Açık ve net olarak söyleyelim; Filistinlilerin reddettiği bir anlaşmayı bütün dünya kabul etse de ümmet kabul etmeyecektir. Bu yönüyle bu sinsi plan ümmetin nezdimizde ölü doğmuş bir plandır. Filistinlileri kardeş bilen, Kudüs’ü ve Mescid-i Aksa’yı ölümüne savunan insanlar olarak, bu dayatmanın ümmetin mazlum halklarının yükselttikleri direniş karşısında paramparça olacağını biliyoruz. Nitekim zulm ile abad olunmayacağını tarih bize göstermiştir. Bütün diktatörler, bütün baskı rejimleri nasıl yok olup gittilerse işgalci Siyonist zalimler de, onların kanlı planları da tarihin çöplüğüne atılacaktır.

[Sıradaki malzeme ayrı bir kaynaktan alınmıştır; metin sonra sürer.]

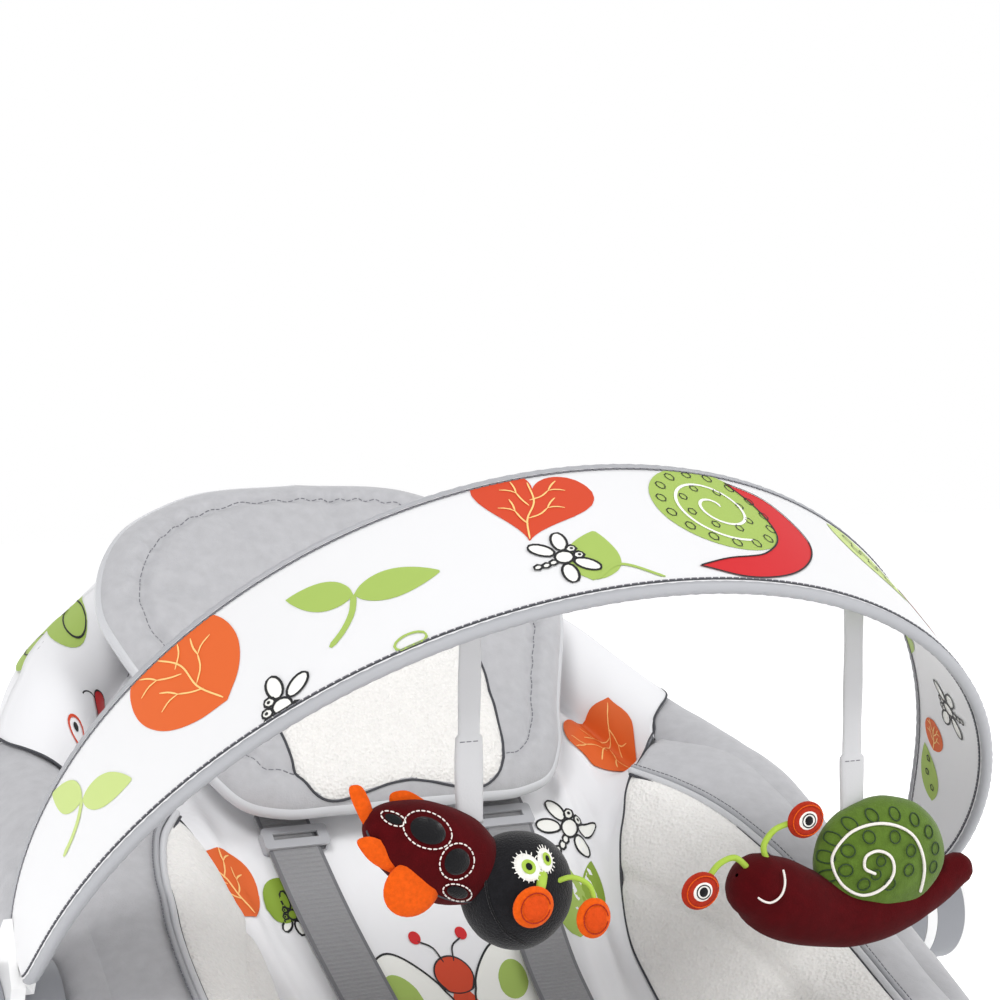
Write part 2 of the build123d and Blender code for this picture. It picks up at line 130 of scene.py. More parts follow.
FELT_BUMPS = [("noise", 0.8, 0.7, 0.5)]
VELOUR = material("velour_grey", srgb(184, 184, 187), 0.95, sheen=0.35, mottle=(7, 0.13),
                  bumps=[("noise", 0.9, 0.4, 0.5), ("noise", 12, 0.3, 1.4)])
TERRY = material("terry_white", srgb(241, 239, 236), 0.95, sheen=0.2, mottle=(1.5, 0.06),
                 bumps=[("voronoi", 1.9, 0.75, 1.1), ("noise", 4.5, 0.45, 1.2)])
PRINT = material("cotton_white", srgb(238, 238, 240), 0.62, sheen=0.15,
                 bumps=[("noise", 0.5, 0.12, 0.2), ("noise", 30, 0.2, 1.5)])
LINING = material("lining_grey", srgb(120, 121, 125), 0.9, bumps=[("noise", 0.8, 0.3, 0.3)])
SATIN = material("satin_grey", srgb(200, 201, 204), 0.42, sheen=0.2, bumps=[("noise", 0.7, 0.2, 0.25)])
# A darker copy of the grey satin: painted shade, on the arch band's binding and in the gap beside the wing piping
SATIN_SHADED = material("satin_painted_shade", srgb(168, 169, 173), 0.5, bumps=[("noise", 0.7, 0.2, 0.25)])
# A dark cord laid along seams: painted shade in the seam grooves, in the crease beside the piping and under the
# terry's inner edge
SEAM_SHADE = material("seam_shade_cord", srgb(70, 71, 76), 0.9)
THREAD = material("thread_grey", srgb(120, 120, 126), 0.7)
BAND = material("band_white", srgb(231, 231, 232), 0.5, sheen=0.1,
                bumps=[("noise", 0.5, 0.1, 0.15), ("noise", 40, 0.15, 1.5)])
WEBBING = material("webbing_grey", srgb(142, 142, 144), 0.7, sheen=0.15, mottle=(1.2, 0.1),
                   bumps=[("ribs", 2.2, 0.8, 0.5), ("noise", 0.6, 0.3, 0.25)])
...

Kudüs’te ve pek tabi Filistin’in tamamında yüz yıldır uygulanan sindirme politikalarına, işkencelere, katliamlara, ekonomik boykotlara rağmen Filistin direnmiştir, hala da direnmektedir. Artık bu mesele Filistinlilerin meselesi olmaktan çıkmış ümmetin, İslam dünyasının, barış ve adaleti önemseyen erdemli toplumların sorunu haline gelmiştir.
Ancak tekrar ifade edelim ki; özellikle İslam dünyası içine düştüğü gaflet uykusundan uyanmadıkça, birlik ve beraberlik sağlanmadıkça bu topraklardaki zulmün bitmesi mümkün görünmemektedir. Artık emperyalistler taktıkları demokrasi ve insan hakları maskelerini yüzlerinden çıkarıp kartlarını açık oynamaktadır. İslam dünyasına karşı örtüsüz, maskesiz, hesapsız bir saldırı içindedirler.
Buna karşı bizim de mesajımız açıktır: Kudüs kırmızı çizgimizdir!
Kudüs ümmet için onurun ve izzetin hudududur.
Canımızı veririz ama Kudüs’ü ve Mescid-i Aksayı siyonist işgalcilere teslim etmeyiz.